Unless you’re a scholar of Renaissance art, there’s only one reason for going to the Louvre. Sure, it’s a fantastic museum, stocked to the gills with 35,000 works of art and it is, in and of itself, a work of art. But really, everyone who walks through those doors has one thing in mind. Everyone wants to see this lady. The museum is designed to handle this overwhelming desire. Just about every sign in the place has a little picture of the Mona Lisa and an arrow pointing in her direction.

We followed the arrows like everyone else and ended up in front of her. They’ve built what looks like a little altar to keep people back and, since that’s apparently not enough, they also use those ugly bank-queue tensa-barriers to rope the area off. Everyone who sees the Mona Lisa reports that she’s much smaller than they thought. I was expecting something on the size of Van Gogh’s “Starry Night,” which I always thought was going to be the size of an entire wall and it’s not that much bigger than a sheet of paper.

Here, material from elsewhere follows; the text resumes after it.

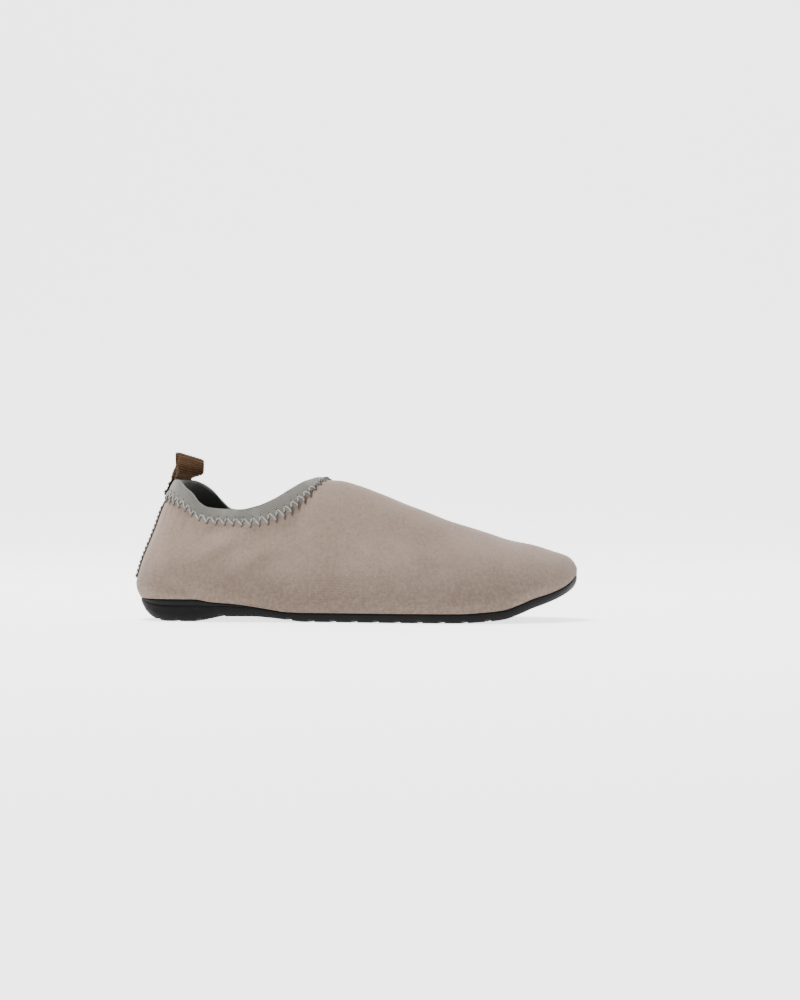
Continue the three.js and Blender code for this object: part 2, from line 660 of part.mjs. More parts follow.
// Webbing loop: its tails follow the heel, and its bow turns into its stand as it rises
function pullLoopGeometry() {
  const path = loopPath();
  const seam = upperPoint(0, 1, edgeAngle(0, 1), 0);
  const heading = THREE.MathUtils.degToRad(LOOP.heading);
  const inner = path[path.length - 1].out;
  const rows = path.map((step, i) => {
    const before = path[Math.max(i - 1, 0)];
    const after = path[Math.min(i + 1, path.length - 1)];
    const run = Math.hypot(after.out - before.out, after.up - before.up);
    const normal = { out: (after.up - before.up) / run, up: -(after.out - before.out) / run };
    const share = step.sewn ? 0 : smooth(step.up, 0, LOOP.rise * BOW.settled);
    return crossRow(LOOP.width / 2, (across, face) => {
      const out = step.out + (face * normal.out * LOOP.thickness) / 2;
      const up = step.up + (face * normal.up * LOOP.thickness) / 2;
      const point = heelPoint(seam.z + (step.sewn ? up : 0), across + LOOP.offset, -out);
      const away = out - inner;
      const x = LOOP.ahead + across * Math.cos(heading) - away * Math.sin(heading);
      const y = LOOP.beside + across * Math.sin(heading) + away * Math.cos(heading);
      point.x = lerp(point.x, seam.x + x, share);
      point.y = lerp(point.y, y, share);
      if (!step.sewn) point.z = seam.z + up - across * LOOP.slump * share;
      return point;
    });
  });
  return stripGeometry(rows);
}

const FABRIC = { color: 0xb2a59a, roughness: 0.9, metalness: 0 };
const PIECES = {
  outsole: [outsoleGeometry, { color: 0x2d2e2d, roughness: 0.75, metalness: 0 }],
  upper: [upperGeometry, FABRIC],
  insole: [insoleGeometry, { color: 0x3a3c3a, roughness: 0.95, metalness: 0 }],
  collar_binding: [bindingGeometry, { color: 0xa0a099, roughness: 0.85, metalness: 0 }],
  heel_tape: [heelTapeGeometry, { color: 0x463a34, roughness: 0.9, metalness: 0 }],
  pull_loop: [pullLoopGeometry, { color: 0x4b321c, roughness: 0.8, metalness: 0 }],
};

// Every piece, with the origin under the middle of the shoe on the floor
const shoe = new THREE.Group();
shoe.name = 'water_shoe';
for (const [name, [build, look]] of Object.entries(PIECES)) {
  const piece = new THREE.Mesh(build(), new THREE.MeshStandardMaterial(look));
  piece.name = name;
  shoe.add(piece);
}
const box = new THREE.Box3().setFromObject(shoe);
const middle = box.getCenter(new THREE.Vector3());
shoe.children.forEach((piece) => piece.geometry.translate(-middle.x, -middle.y, -box.min.z));

export default shoe;
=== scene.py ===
"""A slip-on water shoe for the right foot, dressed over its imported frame.

The shoe's own sizes are in millimetres, in stations along the sole (0 at the back of
the rubber) and heights above the floor. `Last.place` turns them into the frame's metres.
"""

import logging
import math
from dataclasses import dataclass
from enum import Enum
from typing import Callable, Sequence

import bpy
import numpy as np
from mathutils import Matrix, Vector


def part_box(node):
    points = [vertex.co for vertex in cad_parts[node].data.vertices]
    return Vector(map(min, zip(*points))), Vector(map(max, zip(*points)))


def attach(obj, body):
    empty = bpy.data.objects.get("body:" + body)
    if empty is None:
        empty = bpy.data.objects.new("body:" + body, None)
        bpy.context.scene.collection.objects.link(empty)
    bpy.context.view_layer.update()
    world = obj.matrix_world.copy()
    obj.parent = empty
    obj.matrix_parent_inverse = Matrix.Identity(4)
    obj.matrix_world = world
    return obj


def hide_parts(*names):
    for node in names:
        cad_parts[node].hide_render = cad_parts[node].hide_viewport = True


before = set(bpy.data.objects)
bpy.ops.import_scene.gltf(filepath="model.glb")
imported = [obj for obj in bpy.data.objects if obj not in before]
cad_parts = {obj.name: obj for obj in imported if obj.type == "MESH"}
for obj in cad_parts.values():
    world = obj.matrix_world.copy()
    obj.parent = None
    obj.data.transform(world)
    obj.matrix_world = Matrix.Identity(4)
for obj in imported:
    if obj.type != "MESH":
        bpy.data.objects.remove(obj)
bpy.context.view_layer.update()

log = logging.getLogger("water_shoe")
MM = 0.001
LATERAL, MEDIAL = -1.0, 1.0
HeightAt = Callable[[np.ndarray], np.ndarray]


class Body(Enum):
    """Bodies of the frame that a piece can ride on."""

    SHOE = "root"


class Slot(Enum):
    """Material slots of the record."""

    RUBBER = "sole_rubber"
    FABRIC = "stretch_fabric"
    INSOLE = "insole_foam"
    BINDING = "binding_elastic"
    TAPE = "heel_tape"
    WEBBING = "loop_webbing"


# Curves and small helpers


def smooth_step(value: np.ndarray, low: float, high: float) -> np.ndarray:
    """Returns the share of the way from low to high, eased at both ends (3t^2 - 2t^3)."""
    t = np.clip((value - low) / (high - low), 0.0, 1.0)
    return t * t * (3.0 - 2.0 * t)


def bell(value: np.ndarray, centre: float, width: float) -> np.ndarray:
    """Returns exp(-((value - centre) / width)^2), a soft hump of height 1."""
    return np.exp(-(((value - centre) / width) ** 2))


def cosine_steps(count: int) -> np.ndarray:
    """Returns count + 1 shares from 0 to 1 that crowd at both ends: (1 - cos(pi i / n)) / 2."""
    return (1.0 - np.cos(np.pi * np.arange(count + 1) / count)) / 2.0


@dataclass(frozen=True)
class TableCurve:
    """Monotone cubic through the rows of a short table: shares along, then values."""

    at: tuple[float, ...]
    values: tuple[float, ...]

    def __call__(self, along: np.ndarray) -> np.ndarray:
        """Evaluates the curve.

        Args:
            along: shares at which the curve is wanted.

        Returns:
            Hermite cubic whose slope at each row is the harmonic mean of its neighbours'.
        """
        xs, ys = np.array(self.at), np.array(self.values)
        rise = np.diff(ys) / np.diff(xs)
        both = rise[:-1] * rise[1:]
        total = rise[:-1] + rise[1:]
        inner = np.where(both > 0, 2 * both / np.where(both > 0, total, 1.0), 0.0)
        slope = np.concatenate([[rise[0]], inner, [rise[-1]]])
        x = np.clip(along, xs[0], xs[-1])
        i = np.clip(np.searchsorted(xs, x, side="left") - 1, 0, len(xs) - 2)
        step = xs[i + 1] - xs[i]
        t = (x - xs[i]) / step
        start = (1 + 2 * t) * (1 - t) ** 2 * ys[i] + t * (1 - t) ** 2 * step * slope[i]
        end = t * t * (3 - 2 * t) * ys[i + 1] + t * t * (t - 1) * step * slope[i + 1]
        return start + end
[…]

Given my expectations of “Starry Night,” I went into the Louvre half-expecting the Mona Lisa to be the size of a post card.

She’s not. She’s respectably sized. Not as big as some, not as small as others. You see, there’s a lot of hype over the Mona Lisa and at the end of our visit, we had to conclude that she’s famous just for being famous. Sort of like being the Kerry Katona of the Renaissance. Yes, it’s a great painting done by one of art’s great Masters, but it’s not the be-all end-all of portraiture. The Mona Lisa has had centuries of great PR and that’s why everyone flocks to see her. You go out of a sense of responsibility, a sense that if you go to Paris and don’t see her, you’ve somehow missed out. In the end, you get what you’ve paid for – you get to tick off a must-do on your great list of must-dos and then you go on to the next thing.

For us, the next thing was back to the hotel for a nap. Or at least a nap for Peter. I wandered around the area near our hotel and stopped into a café for an espresso. We had dinner at a Japanese place where Peter had reasonably priced sushi that later didn’t agree with him so well.